The White House dispatched Vice President Dick Cheney, Chief of Staff Josh Bolton and top economic advisor Edward Lazear to Capitol Hill to sell the deal, but they were barraged by questions during a two-hour, closed-door meeting and failed to secure much if any support, senators said.

"People are rightly concerned that the automakers and unions won't follow through. Many simply don't believe that the changes that need to be made will be made," Sen. John E. Sununu (R-N.H.) said after the meeting. He said Cheney, Bolton and Lazear acknowledged that the bill wasn't as strong as they would have liked but urged Republicans to back it.

Supporters including administration officials, Democratic congressional leaders and many independent economists warned that hundreds of thousands of jobs could be lost and hundreds of related businesses damaged or destroyed if one or more of the U.S. automakers failed.

"The consequences of defeating this bill would be disaster for the economy that is already in trouble," House Financial Services Committee Chairman Barney Frank (D-Mass.) told his colleagues during the debate. Thirty-two Republicans joined 205 Democrats in supporting the bill.

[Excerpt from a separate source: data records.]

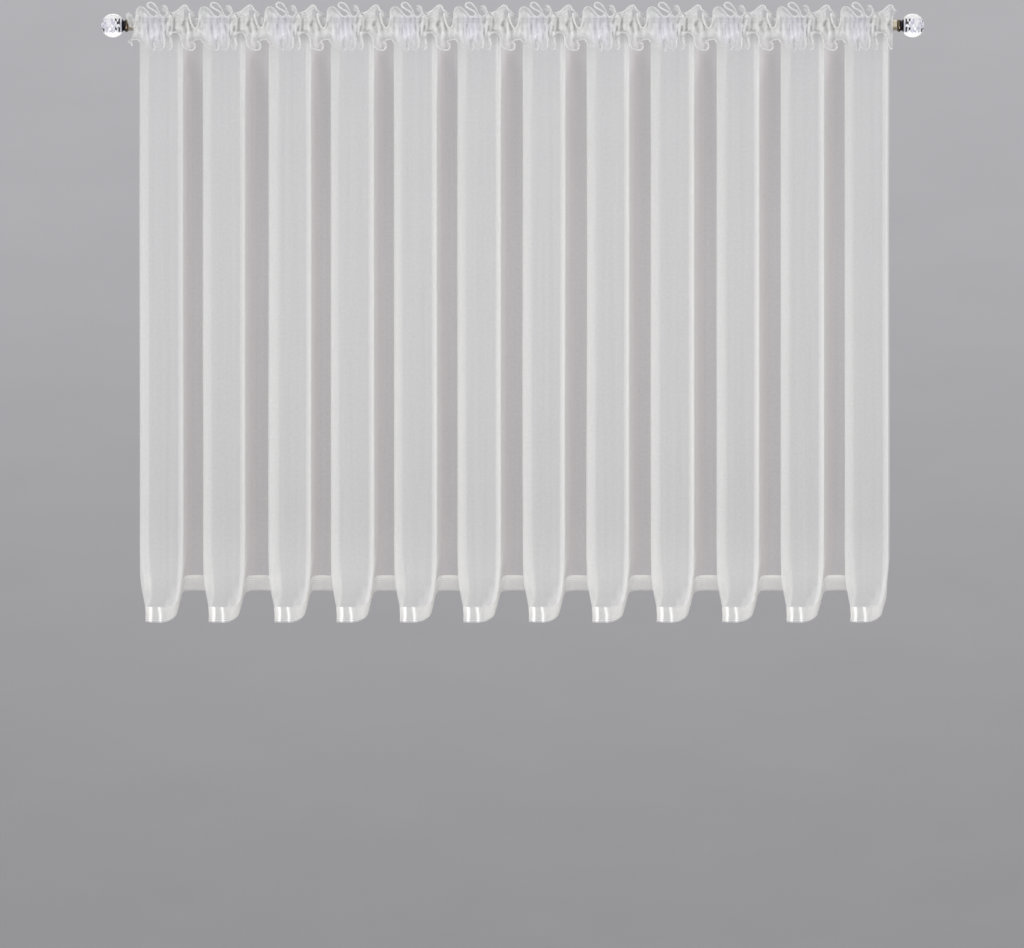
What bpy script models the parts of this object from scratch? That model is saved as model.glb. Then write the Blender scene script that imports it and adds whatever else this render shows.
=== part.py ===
"""Sheer curtain gathered on a rod. Metres, +Z up, -Y toward the room.
The origin is on the rod's axis, halfway along the rod. The curtain hangs down from there."""

import math

import bmesh
import bpy
from mathutils import Vector

MM = 0.001

# Twelve front folds, left to right. Columns: left_edge, face_width, mm
FOLDS = (
    (-912.5, 105),
    (-758.0, 103),
    (-596.5, 103),
    (-444.5, 105),
    (-290.0, 105),
    (-133.5, 105),
    (26.0, 103),
    (182.5, 103),
    (339.5, 105),
    (501.0, 103),
    (658.0, 105),
    (814.5, 105),
)
USUAL_PITCH = 157
USUAL_FACE = 104.5

# Panel sizes, mm. Each fold leans so that its front overhangs the valley on its left
PANEL_TOP = -16.3
FRONT_HEM_FOOT = -1531
BACK_HEM_FOOT = -1501
HEM_DEEP = 41
FOLD_HALF_DEPTH = 70
TOP_HALF_DEPTH = 6.5
DEPTH_GROWS_OVER = 260
CLOTH_THICK = 1.2
HEM_THICK = 2.2

# Plan of one fold, from the left edge of a front face to that of the next.
# Columns: face, gap, depth, foot_shift, foot_depth
# face: share of the front face's width. gap: share of the gap to the next fold.
# depth: -1 is the front, 1 the back. foot_shift: mm to the right at the hem's foot,
# where the front face draws in. foot_depth: depth at the hem's foot
PLAN = (
    (0.000, 0.00, -0.90, 14.0, -0.90),
    (0.040, 0.00, -1.00, 13.5, -1.00),
    (0.340, 0.00, -1.04, 1.0, -1.03),
    (0.660, 0.00, -1.04, -14.0, -1.01),
    (0.880, 0.00, -0.99, -19.0, -0.87),
    (0.945, 0.00, -0.74, -12.0, -0.60),
    (0.985, 0.00, 0.10, -9.5, -0.10),
    (1.000, 0.06, 0.62, -7.5, 0.53),
    (1.000, 0.22, 0.94, -9.0, 0.93),
    (1.000, 0.50, 1.04, -5.0, 1.04),
    (1.000, 0.98, 1.02, 0.0, 1.02),
    (1.000, 1.41, 0.88, 6.0, 0.88),
)
# The cloth ends part of the way back along the last fold's right wall
LAST_FOLD_GAP = 0.10
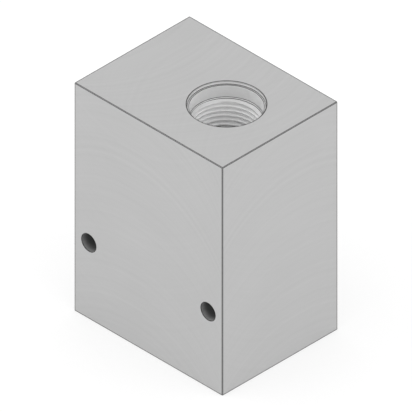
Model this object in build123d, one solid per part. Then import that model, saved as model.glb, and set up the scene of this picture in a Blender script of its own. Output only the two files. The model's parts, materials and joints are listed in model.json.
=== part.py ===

A central goal of White House and congressional negotiators has been to design a bill tough enough on the Detroit automakers and United Auto Workers union to pass muster in Congress.

"It's a bill that provides bridge financing to one of two possibilities . . . fundamental restructuring or bankruptcy," said Joel Kaplan, White House deputy chief of staff for policy. "We wanted to make sure it was tough and that this was not bridge financing to nowhere."

Days ago, negotiators slashed the $34 billion requested by the Big Three executives to a more modest stopgap fund -- just enough to keep General Motors Corp. and Chrysler afloat until spring. Negotiators also agreed to create a federal monitor, appointed by the president, to oversee the companies' efforts to restructure their operations to ensure future viability.

Senate Democrats aimed to have a vote by the end of the week.

In the final stages of the negotiations, the monitor was given authority to act as a de facto bankruptcy judge with great power over the operations and future shape of companies that accept government aid.

GM has said it needs $10 billion to make it until March 31 and Chrysler has asked for $4 billion. Ford Motor Co. has said it does not need emergency loans at this point, but it's unclear whether the automaker will participate in the government-supervised restructuring to get money later.

Through the first three quarters of this year, GM and Ford have lost a combined $30 billion; while sales through November for all three carmakers combined have declined 22% compared with the same period in 2007 -- that's nearly 1.7 million fewer cars and trucks sold in the United States. Chrysler, which is a private company, has not disclosed its financial results.

If the restructuring plans don't meet standards set out in the bill for demonstrating future viability, such as refinancing existing debt and becoming competitive with other automakers on costs and the types of vehicles produced, the government would be required to recall a company's loan, which would almost certainly trigger a bankruptcy filing.

The plans must be submitted by March 31, or by April 30 if the monitor agrees to an extension because workable plans are nearing completion.

The legislation would prohibit any additional federal money from going to the automakers if they failed to come up with an acceptable restructuring plan, but would open the door to longer-term government financing if they did.

The auto czar also would have veto power over any transactions exceeding $100 million by the companies while the loans were outstanding. Washington would receive ownership stakes in the companies.

And the bill contains a prohibition on stock dividends, restrictions on executive compensation and severance packages, and a requirement that companies receiving loans not own or lease private aircraft.

GM supports the bill. Chrysler did not directly back the legislation but said it was encouraged by the progress.